GIVEN DATA –

§

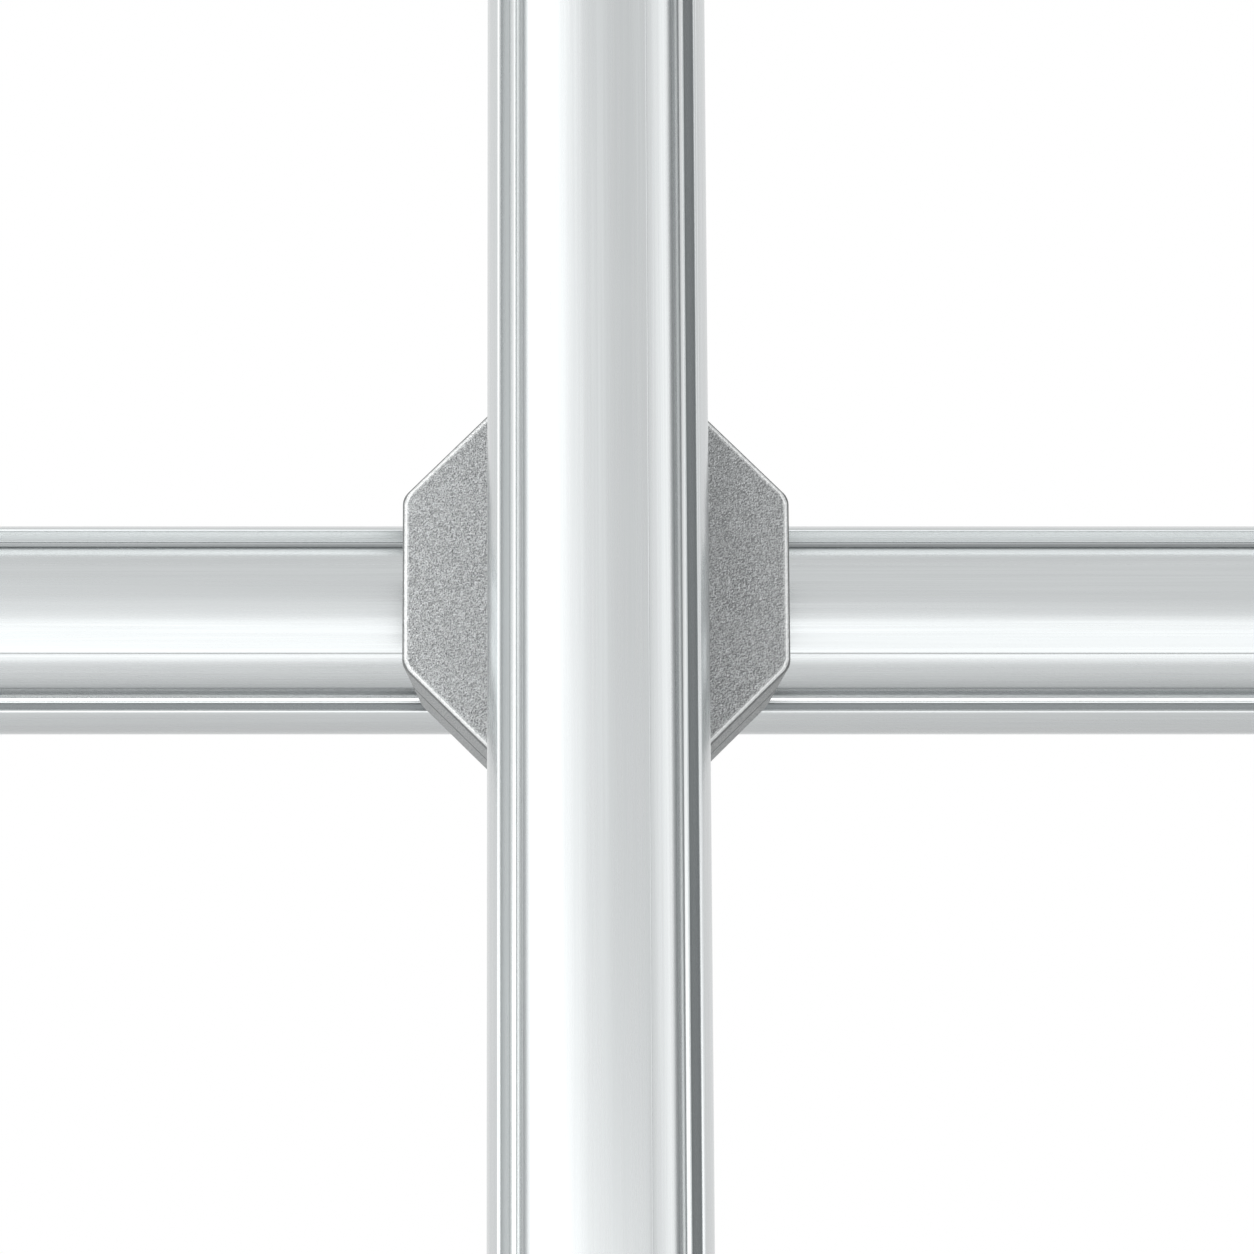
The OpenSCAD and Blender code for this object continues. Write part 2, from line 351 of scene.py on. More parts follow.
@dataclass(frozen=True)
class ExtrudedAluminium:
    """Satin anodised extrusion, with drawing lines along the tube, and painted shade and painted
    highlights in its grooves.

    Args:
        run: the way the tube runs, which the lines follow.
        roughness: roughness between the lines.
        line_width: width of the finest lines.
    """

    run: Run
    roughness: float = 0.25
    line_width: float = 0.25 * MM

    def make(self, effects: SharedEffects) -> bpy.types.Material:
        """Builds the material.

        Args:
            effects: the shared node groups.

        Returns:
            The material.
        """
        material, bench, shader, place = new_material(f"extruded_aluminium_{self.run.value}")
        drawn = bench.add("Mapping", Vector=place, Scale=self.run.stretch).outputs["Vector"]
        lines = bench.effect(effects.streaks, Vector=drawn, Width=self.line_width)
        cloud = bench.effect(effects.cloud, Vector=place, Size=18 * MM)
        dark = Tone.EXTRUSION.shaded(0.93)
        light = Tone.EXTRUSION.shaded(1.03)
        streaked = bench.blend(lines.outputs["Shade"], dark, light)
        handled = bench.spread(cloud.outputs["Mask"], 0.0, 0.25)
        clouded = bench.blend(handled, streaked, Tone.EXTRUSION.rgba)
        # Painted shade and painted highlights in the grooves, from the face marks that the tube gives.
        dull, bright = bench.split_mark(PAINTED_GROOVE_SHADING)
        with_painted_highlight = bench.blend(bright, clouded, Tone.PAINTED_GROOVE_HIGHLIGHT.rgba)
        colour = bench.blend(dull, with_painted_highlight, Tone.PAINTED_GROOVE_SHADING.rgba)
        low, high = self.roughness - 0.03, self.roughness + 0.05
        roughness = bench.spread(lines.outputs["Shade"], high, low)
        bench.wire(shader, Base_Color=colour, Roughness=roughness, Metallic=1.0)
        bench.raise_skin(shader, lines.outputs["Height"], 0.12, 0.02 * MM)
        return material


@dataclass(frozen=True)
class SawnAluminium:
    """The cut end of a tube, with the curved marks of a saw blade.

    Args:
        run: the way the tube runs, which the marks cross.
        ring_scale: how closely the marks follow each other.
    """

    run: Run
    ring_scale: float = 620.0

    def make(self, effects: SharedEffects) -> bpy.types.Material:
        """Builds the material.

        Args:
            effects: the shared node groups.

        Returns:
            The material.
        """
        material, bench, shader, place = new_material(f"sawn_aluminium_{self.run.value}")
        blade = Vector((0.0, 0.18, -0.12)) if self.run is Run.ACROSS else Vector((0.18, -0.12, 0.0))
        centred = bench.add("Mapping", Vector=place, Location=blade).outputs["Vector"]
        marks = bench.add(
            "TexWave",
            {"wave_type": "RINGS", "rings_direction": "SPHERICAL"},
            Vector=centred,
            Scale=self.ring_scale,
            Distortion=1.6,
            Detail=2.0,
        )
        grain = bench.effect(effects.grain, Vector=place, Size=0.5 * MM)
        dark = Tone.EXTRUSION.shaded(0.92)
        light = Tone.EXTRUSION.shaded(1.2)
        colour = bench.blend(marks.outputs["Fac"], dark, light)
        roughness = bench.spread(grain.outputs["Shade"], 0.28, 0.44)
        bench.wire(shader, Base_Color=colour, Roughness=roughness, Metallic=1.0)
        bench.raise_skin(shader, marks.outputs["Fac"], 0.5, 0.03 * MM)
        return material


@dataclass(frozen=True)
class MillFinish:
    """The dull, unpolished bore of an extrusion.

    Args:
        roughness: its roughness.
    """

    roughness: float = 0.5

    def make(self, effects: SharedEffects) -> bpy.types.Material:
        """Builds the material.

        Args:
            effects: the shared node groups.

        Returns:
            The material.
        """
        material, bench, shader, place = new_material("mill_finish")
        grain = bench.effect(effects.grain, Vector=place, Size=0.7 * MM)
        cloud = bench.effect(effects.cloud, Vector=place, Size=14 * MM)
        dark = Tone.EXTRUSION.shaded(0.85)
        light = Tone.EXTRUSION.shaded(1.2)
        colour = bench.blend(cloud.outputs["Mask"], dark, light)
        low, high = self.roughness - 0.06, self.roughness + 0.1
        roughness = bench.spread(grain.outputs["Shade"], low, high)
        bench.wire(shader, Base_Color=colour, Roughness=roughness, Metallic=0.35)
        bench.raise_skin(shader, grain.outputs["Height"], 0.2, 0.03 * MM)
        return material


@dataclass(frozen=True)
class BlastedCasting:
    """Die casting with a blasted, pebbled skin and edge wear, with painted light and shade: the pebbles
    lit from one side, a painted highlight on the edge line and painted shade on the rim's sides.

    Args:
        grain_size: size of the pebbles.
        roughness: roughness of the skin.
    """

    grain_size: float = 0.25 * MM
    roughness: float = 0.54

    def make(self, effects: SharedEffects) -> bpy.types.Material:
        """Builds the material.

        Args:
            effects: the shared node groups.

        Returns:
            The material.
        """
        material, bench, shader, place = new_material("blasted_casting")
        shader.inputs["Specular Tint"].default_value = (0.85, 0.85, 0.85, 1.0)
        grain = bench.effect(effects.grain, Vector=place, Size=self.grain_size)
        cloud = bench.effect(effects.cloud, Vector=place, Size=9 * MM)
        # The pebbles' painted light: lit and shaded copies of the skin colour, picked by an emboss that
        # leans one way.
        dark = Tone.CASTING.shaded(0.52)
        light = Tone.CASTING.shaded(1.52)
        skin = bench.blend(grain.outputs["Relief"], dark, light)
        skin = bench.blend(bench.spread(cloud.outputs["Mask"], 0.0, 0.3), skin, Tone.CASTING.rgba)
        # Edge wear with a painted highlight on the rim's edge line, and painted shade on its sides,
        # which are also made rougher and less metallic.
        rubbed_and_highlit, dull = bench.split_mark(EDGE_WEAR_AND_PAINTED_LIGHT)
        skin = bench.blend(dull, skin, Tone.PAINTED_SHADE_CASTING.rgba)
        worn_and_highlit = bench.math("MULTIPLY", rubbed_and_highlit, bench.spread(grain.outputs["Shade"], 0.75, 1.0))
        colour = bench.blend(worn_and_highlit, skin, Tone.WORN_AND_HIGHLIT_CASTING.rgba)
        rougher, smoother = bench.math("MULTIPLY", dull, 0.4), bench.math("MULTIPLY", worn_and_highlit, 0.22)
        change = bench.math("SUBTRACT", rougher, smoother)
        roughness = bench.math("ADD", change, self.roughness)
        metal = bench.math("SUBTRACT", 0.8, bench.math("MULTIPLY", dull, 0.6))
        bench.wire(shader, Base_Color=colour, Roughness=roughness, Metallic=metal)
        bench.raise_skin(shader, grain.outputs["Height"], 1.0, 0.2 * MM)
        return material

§

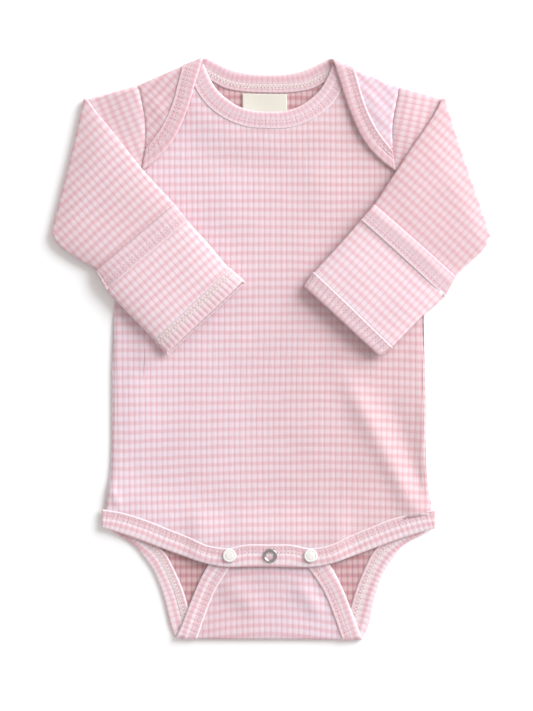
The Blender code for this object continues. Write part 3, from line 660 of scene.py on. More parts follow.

§

EXERCISE – Copy every line above that includes the string "parts".

TASK RESULT –
The OpenSCAD and Blender code for this object continues. Write part 2, from line 351 of scene.py on. More parts follow.
The Blender code for this object continues. Write part 3, from line 660 of scene.py on. More parts follow.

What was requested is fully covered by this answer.